The gospel reading suggests that the ability to recognise Jesus resides among people of faith, those who know Jesus and value what he stands for. It describes him on a beach talking to disciples who at first do not recognise him. Then we are told “that disciple whom Jesus loved said to Peter, ‘It is the Lord!’’ Jesus is not only recognised but is welcomed and takes part in their everyday lives, fishing and sharing a meal. It has been suggested that this recognition of Jesus ever present in our ordinary everyday lives is possibly the correct understanding of the Second Coming of Christ.

Some people are dismissive of Paul's conversion experience on the road to Damascus but in his book What I Believe Leo Tolstoy said this about his own conversion:

“I came to believe in Christ’s teaching and my life suddenly changed. It happened to me as it happens to a man who goes out on some business and on the way suddenly decides that the business is unnecessary and returns home. All that was on his right is now on his left and all that was on his left is now on his right . . . I was exactly like the thief (on the cross) but the difference was that the thief was already dying while I was still living.

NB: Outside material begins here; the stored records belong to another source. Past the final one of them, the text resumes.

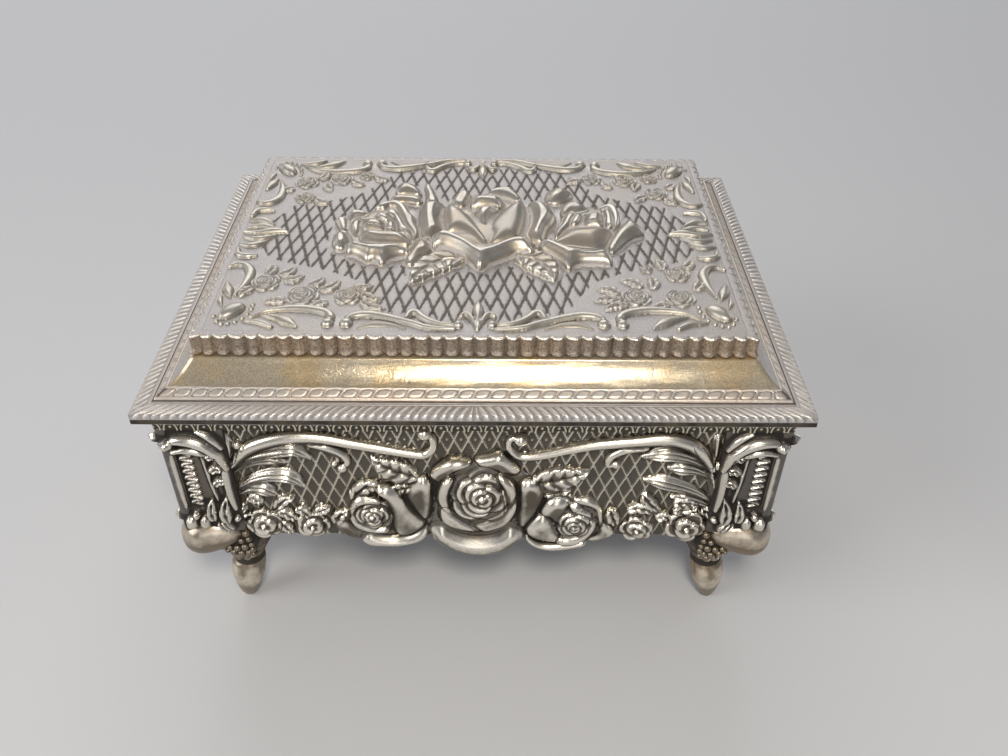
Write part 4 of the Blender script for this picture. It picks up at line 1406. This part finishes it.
# Petals: height, tilt, hollow, rim width and outline, the lower ones first.
PETALS = (
    (1, (0, 0), 0.15, 0.5, (-28.5, 3.3, -28.5, 4.9, -27.5, 5.3, -26.5, 4.9, -25.9, 1.7, -26.1, 0.1, -27, 0.1)),
    (1.25, (0, 0.05), 0.2, 0.5, (-26.3, 5.4, -26.3, 7, -25.4, 7.9, -23.8, 7.5, -22.5, 6.7, -22.7, 5, -24.3, 5, -25.8,
     4.6)),
    (1.5, (-0.05, 0.03), 0.35, 0.7, (-21.1, 8.8, -19.6, 10.1, -17.6, 11, -15.9, 10.6, -14.8, 8.9, -13.8, 6.4, -12.8,
     4.8, -12.5, 2.4, -11.4, -0.8, -11.9, -3.1, -13, -3.8, -13.6, -0.8, -14.8, 2.3, -15.9, 6, -16.9, 8, -18.2, 8.8,
     -19.3, 7.6, -21, 8)),
    (1.4, (0, 0), 0.1, 0.5, (-25.1, 2, -24.6, 3.2, -23.7, 3.7, -23.3, 0.5, -23.5, -2.6, -24.4, -1.5, -25.1, 0.5)),
    (1.9, (-0.06, 0.02), 0.3, 0.6, (-18.8, 4.8, -18.3, 6.5, -17.6, 7.1, -16.5, 6.1, -15.8, 4.5, -15, 2.5, -14.1, 0.5,
     -13.1, -1.1, -12.8, -3, -14.2, -2.2, -15.6, -1.9, -16.3, 1.3, -17, 3.2, -17.9, 3.6)),
    (1.9, (0, -0.05), 0.1, 0.5, (-18.2, 1.2, -17.6, 2.4, -16.8, 2.4, -16.3, -0.3, -16.3, -2.2, -17.9, -2.3)),
    (2.05, (0, -0.1), 0, 0.5, (-22.6, -1.7, -23.1, 1, -23, 3, -22.4, 3.4, -21.2, 3, -19.6, 2.6, -18.5, 2.2, -18.1,
     0.3, -18.1, -2.1, -20, -2.1)),
    (2.35, (0.05, -0.1), 0.25, 0.5, (-20.3, 2.7, -20.7, 4.3, -20.2, 5.1, -19, 4.7, -18, 3.5, -17.5, 1.9, -18.2, 1.1,
     -19.5, 1.9)),
    (1.75, (0, 0), 0.1, 0.8, (-22.9, -3, -23.2, -1.4, -22.7, -1, -21.2, -0.8, -19.2, -1.2, -16.8, -1.3, -14.9, -1.7,
     -13.4, -3.6, -12.8, -5.5, -13.9, -6.2, -15.8, -6.1, -18.7, -5.9, -21.1, -5.2, -22.5, -4.5)),
    (1.3, (0, 0), 0, 0.9, (-28, -4.8, -28.2, -2.5, -27.6, -1, -26.7, -0.6, -25.5, -2.1, -24.8, -4.7, -25.4, -6.2,
     -26.2, -7, -27.5, -6.2)),
    (1.9, (0, 0.05), 0, 1, (-25, -7.4, -25, -5.6, -24.1, -5.2, -22.9, -5.6, -20.9, -6.5, -18.6, -6.6, -16.4, -6.4,
     -14.8, -6.6, -13.4, -7.7, -12.9, -8.7, -14.6, -9.1, -16.2, -9.9, -17.2, -10.9, -17.9, -12, -18.5, -11, -19.7,
     -10.6, -20.6, -11, -22.1, -9.6, -23.7, -8.5, -24.6, -8.5)),
    (1, (0, -0.1), 0.1, 0.5, (-18.5, 13.7, -17.5, 14.6, -15.4, 14.6, -13.1, 14.2, -11.8, 12.5, -12.7, 11.2, -15.4, 12,
     -17.7, 12)),
    (1.35, (0, -0.05), 0.1, 0.5, (-17.7, 16.4, -17.5, 18.7, -16.3, 20.1, -14.6, 19.6, -12.9, 17.4, -12.3, 15.2, -13.4,
     14.7, -15.7, 15.1, -17.1, 15.1)),
    (1, (0, 0), 0.2, 0.5, (-11.8, 19.4, -11, 20.3, -10, 17.6, -8.9, 14, -8.6, 11.4, -10, 11, -11.1, 12.2, -11.3,
     15.7)),
    (1.1, (0.04, -0.03), 0.2, 0.6, (-13.2, -11.4, -13.5, -9.9, -13, -6.3, -12.4, -4.1, -11.3, -2.5, -9.9, -3.3, -8.8,
     -6.3, -9.4, -8.1, -10.9, -9.2, -11.9, -11, -12.5, -12.1)),
    (1.1, (0, 0), 0, 0.5, (13.6, 14.1, 14.3, 16.8, 16, 18.2, 18.1, 17.8, 19.3, 15.5, 18.3, 13.3, 16.6, 12, 14.5, 12)),
    (1.6, (0, 0.08), 0.4, 0.6, (16.6, 8.3, 17.3, 10.5, 18.6, 11.3, 20, 11.4, 21.4, 10.1, 22, 8, 20.3, 6.7, 18.3, 6.7,
     16.9, 6.3)),
    (1.55, (0.1, 0), 0.25, 0.5, (23.9, 8.8, 25, 9.7, 26.7, 10.1, 27.8, 8.9, 28.2, 6.8, 28.1, 3.5, 27.3, 1.1, 26.3,
     -0.9, 26.5, 3.5, 26.4, 6.7, 25.8, 8.4)),
    (1.9, (0.1, 0), 0.2, 0.5, (25.2, 7.7, 26, 7.3, 26.4, 5.2, 26.4, 2.8, 26.2, 0.4, 25, 0.8, 25.2, 4.8)),
    (2.2, (0, -0.06), 0.15, 0.5, (20.7, 1.4, 20.9, 3.8, 21.4, 5.4, 22.7, 5.8, 24.1, 5.9, 25, 4.6, 24.7, 1.8, 24.4,
     0.2, 22.6, 0.2, 21, 0.2)),
    (1.6, (-0.08, 0), 0.2, 0.5, (16.5, 2.4, 17.2, 5.2, 18.1, 6.5, 19.1, 6.5, 19.6, 4.8, 18.7, 2.4, 17.1, 0, 15.9,
     -1.9, 15, -2.7, 15.4, -0.4)),
    (1.8, (-0.08, 0), 0.15, 0.5, (18.2, 2, 19.5, 5.7, 20.3, 6.1, 20.6, 4.5, 20, 2.1, 18.8, 0.9)),
    (1.75, (0, 0), 0.1, 0.8, (14.4, -4.8, 15.4, -2.9, 16.9, -0.2, 18.7, 0.7, 20.9, 1.1, 23.3, 1.1, 25.2, 0.7, 26.1,
     -0.8, 25.7, -3.1, 24.5, -5.4, 22.8, -6.9, 20.4, -6.9, 17.6, -6.2, 15.7, -5.5)),
    (1.9, (0, 0.05), 0, 1, (11.8, -5.5, 12.5, -4, 13.8, -4.4, 15.3, -5.5, 17.1, -6.9, 19.3, -8, 21.6, -8.3, 23.5,
     -7.8, 24.6, -7.9, 25.3, -9.4, 25.1, -11.5, 24.5, -11.5, 22.8, -11.2, 21, -11.2, 19.1, -11.4, 17.7, -12.3, 17.1,
     -13.4, 16.4, -12.3, 15.4, -10.9, 14, -9.2, 12.7, -7.7, 12, -7)),
    (1.55, (-0.06, 0.1), 0.15, 0.5, (25, -6.2, 25.7, -3.5, 26.9, -0.5, 28.3, 1.9, 29.7, 3.9, 30.7, 3.5, 31.7, 2, 32.5,
     0.4, 32.2, -0.8, 30.3, -2, 28.5, -3.9, 26.9, -6.1, 25.6, -7.6)),
    (2.1, (0, 0.08), 0.6, 0.7, (-5.8, 9.8, -5.5, 12, -4.6, 14.2, -3.1, 15.1, -2.1, 14.2, -1.6, 12.5, -2.2, 10.3, -2.9,
     8.6, -4.3, 8.2)),
    (2.2, (0.02, 0.1), 0.5, 0.7, (1.3, 13.6, 2.1, 15.4, 4.2, 16.3, 6.3, 16.4, 7.7, 14.6, 8.7, 12.4, 9.1, 9.8, 7.2,
     10.7, 5.2, 11.9, 3.1, 12.8)),
    (1.85, (-0.05, 0.02), 0.1, 0.8, (-12.1, 9.5, -11.3, 9.9, -9.3, 10.6, -7.9, 10.4, -7, 9.5, -7.5, 7.4, -7.6, 4.1,
     -7, 0.9, -6.3, -1, -7.5, -1.8, -8.6, -3, -9.7, -3.7, -10.9, -2.6, -11.5, 0.1, -12, 4.9)),
    (1.85, (0.05, 0.02), 0.1, 0.8, (9.9, 10.2, 10.8, 11.5, 12.4, 11.1, 13.8, 9.8, 14.9, 7.3, 15.4, 4.8, 14.7, 2.4,
     13.6, 0.4, 13.1, -1.9, 12.5, -4.2, 11.1, -4.2, 10, -3.5, 9.4, -1.6, 10.3, 1.9, 10.6, 5.6, 10.3, 8.5)),
    (2.85, (0, -0.05), 0.3, 0.7, (-1.7, 7.3, -1.9, 9.8, -1.2, 11.1, 0.9, 11.6, 2.9, 11.6, 4.6, 10.8, 5, 9.1, 4.2, 6.1,
     2.2, 6.9, 0.1, 7.3)),
    (2.65, (0, -0.03), 0.1, 0.7, (-1.2, 5.2, -0.3, 6.9, 1.2, 7.3, 2.8, 6.9, 4.2, 6.1, 3.6, 4, 2.2, 1.6, 1.7, -1.1,
     0.3, 0.4, -1, 2.8)),
    (2.5, (-0.05, 0.05), 0.45, 0.8, (-6.3, -2.1, -7, 1.5, -7.2, 5.1, -6.7, 8, -6, 8.8, -4.9, 8, -3.5, 6.4, -1.8, 4.3,
     -0.5, 1.9, 0.7, -0.8, 1.7, -3.5, 2.1, -5.4, 1.5, -5.9, 0.4, -5.4, -1.6, -3.5, -3.5, -2.4, -5.1, -2)),
    (2.5, (0.05, 0.05), 0.45, 0.8, (2.1, -5.4, 2.3, -3.1, 1.7, -0.8, 2.2, 2, 3.6, 4.8, 5.2, 7.3, 6.6, 9, 7.9, 10.7,
     8.5, 11.2, 9.1, 9.5, 9.4, 6.5, 9.3, 3.3, 8.9, 0.1, 8.2, -2.6, 7.5, -3.8, 5.7, -4.6, 3.8, -5.3)),
    (2.4, (0, 0.05), 0, 1, (-8.8, -5.3, -8.2, -2.9, -6.8, -2.5, -5.1, -3, -3.1, -4.5, -1.3, -6, 0, -7.6, 1, -8.3, 2.7,
     -7.4, 4.6, -5.9, 6.5, -4.8, 8.4, -4.6, 9.7, -5.5, 10.4, -7.3, 10.4, -8.8, 8.7, -8.4, 6.5, -8.8, 4.2, -10.3, 2.3,
     -11.7, 0.5, -13.5, -0.6, -12.1, -2.2, -10, -4.1, -8.2, -6.1, -6.8, -7.6, -6.4, -8.5, -6.8)),
)
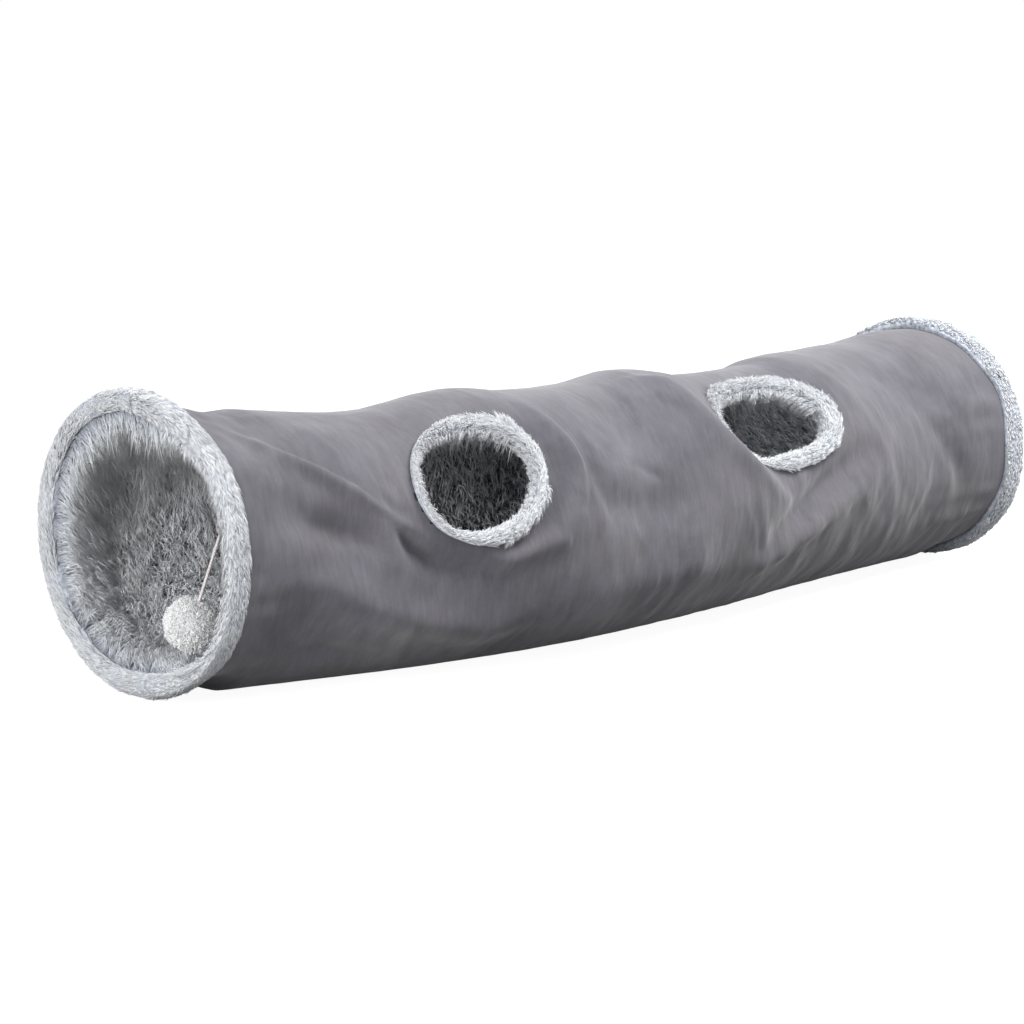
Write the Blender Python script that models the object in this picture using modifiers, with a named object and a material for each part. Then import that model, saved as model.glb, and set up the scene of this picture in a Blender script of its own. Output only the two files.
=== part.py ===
"""Cat play tunnel: a sprung cloth tube with plush-bound mouths, two side holes and a ball on a cord.

The tube lies along X. Its front mouth, with the ball, is at the low end of X, its side holes
open towards -Y and up, and it rests on the plane z = 0. Sizes are in metres.

Every sheet, ring and wire is first drawn round a straight axis, where a place is a distance x
along the tube, an angle from the top towards -Y, and a radius. The function lay then bends
the lot along the gently bowed line that the tunnel takes on the floor.
"""
import math

import bmesh
import bpy
from mathutils import Vector

# Tunnel as it lies
LENGTH = 1.172              # between the planes of the two mouths
TUBE_RADIUS = 0.1362        # outer face of the cover, over the wire
BOW = 0.068                 # sideways reach of the bowed centre line
BOW_SKEW = 0.044            # how much more of it the front half takes
BOW_POWER = 1.5
FRONT_TILT = math.radians(3.0)
REAR_TILT = math.radians(9.0)
TILT_REACH = 0.47           # length over which a mouth's tilt dies away
REST_DEPTH = 0.0015         # how far the soft underside is pressed flat
SETTLE_REACH = 0.220        # length over which the coil drops from a mouth to the floor
HANG_REACH = 0.040          # length over which the loose cover drops to the floor by a mouth
HANG_START = math.radians(110.0)    # angle from which the cover can hang below the coil

# Cloth, tape and wire
COVER_WALL = 0.0012
LINING_WALL = 0.0012
TAPE_WALL = 0.0010
TAPE_WIDTH = 0.014
WIRE_DIAMETER = 0.0022
SEWN_GAP = 0.0005           # running space between neighbours in the sewn sandwich
SAG = 0.009                 # drop of the cloth between two turns of wire
SAG_REACH = 0.090           # length over which the sag grows from a rim

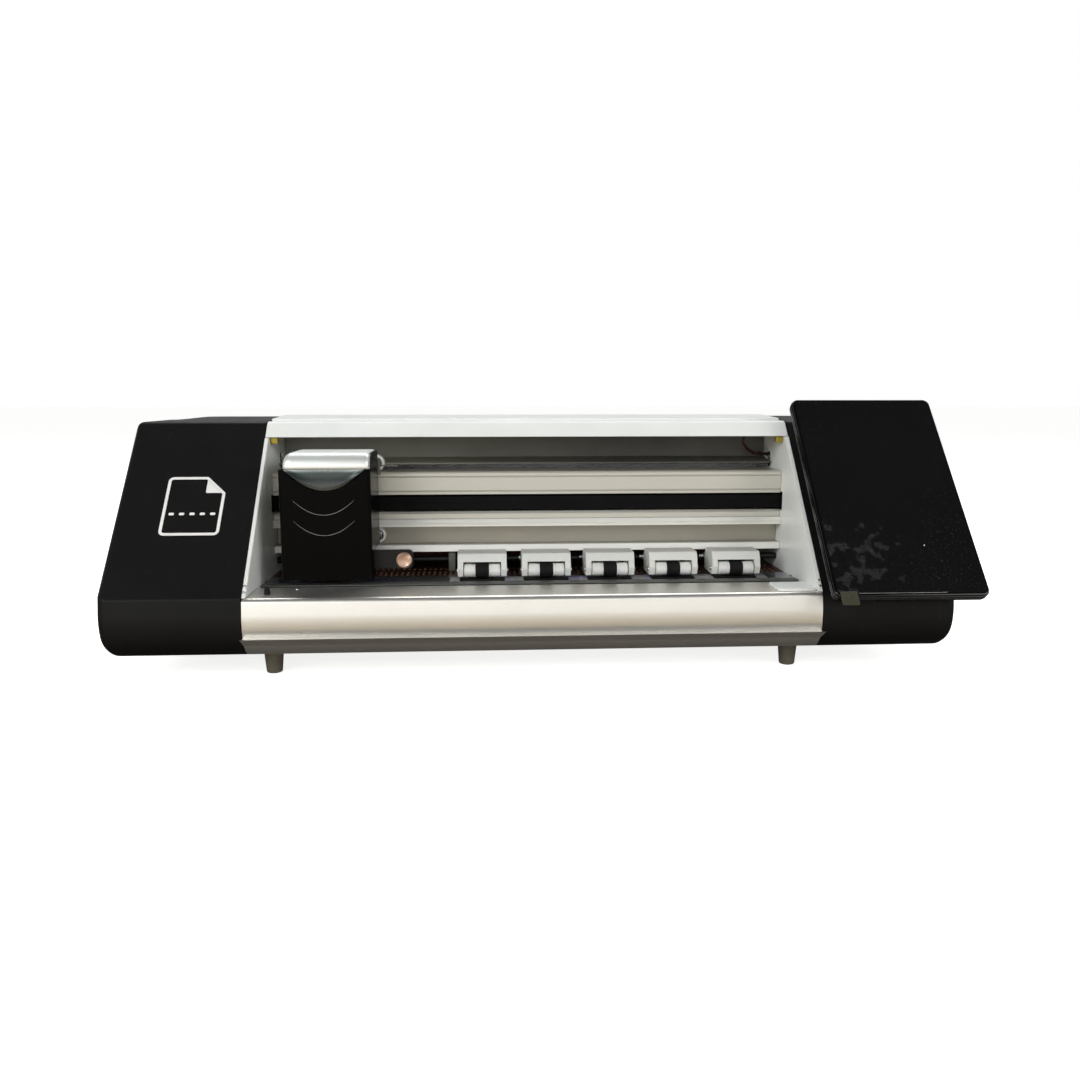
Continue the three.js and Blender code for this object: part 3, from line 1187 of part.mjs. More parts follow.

The thief might believe that his salvation lay beyond the grave but I could not be satisfied with that, because besides a life beyond the grave, life still awaited me here. But I did not understand that life. It seemed to me terrible. And suddenly I heard the words of Christ and understood them, and life and death ceased to seem to me evil, and instead of despair I experienced happiness and the joy of life undisturbed by death.”

Tolstoy reminds us that the Easter faith is not just for the future; it is for living today.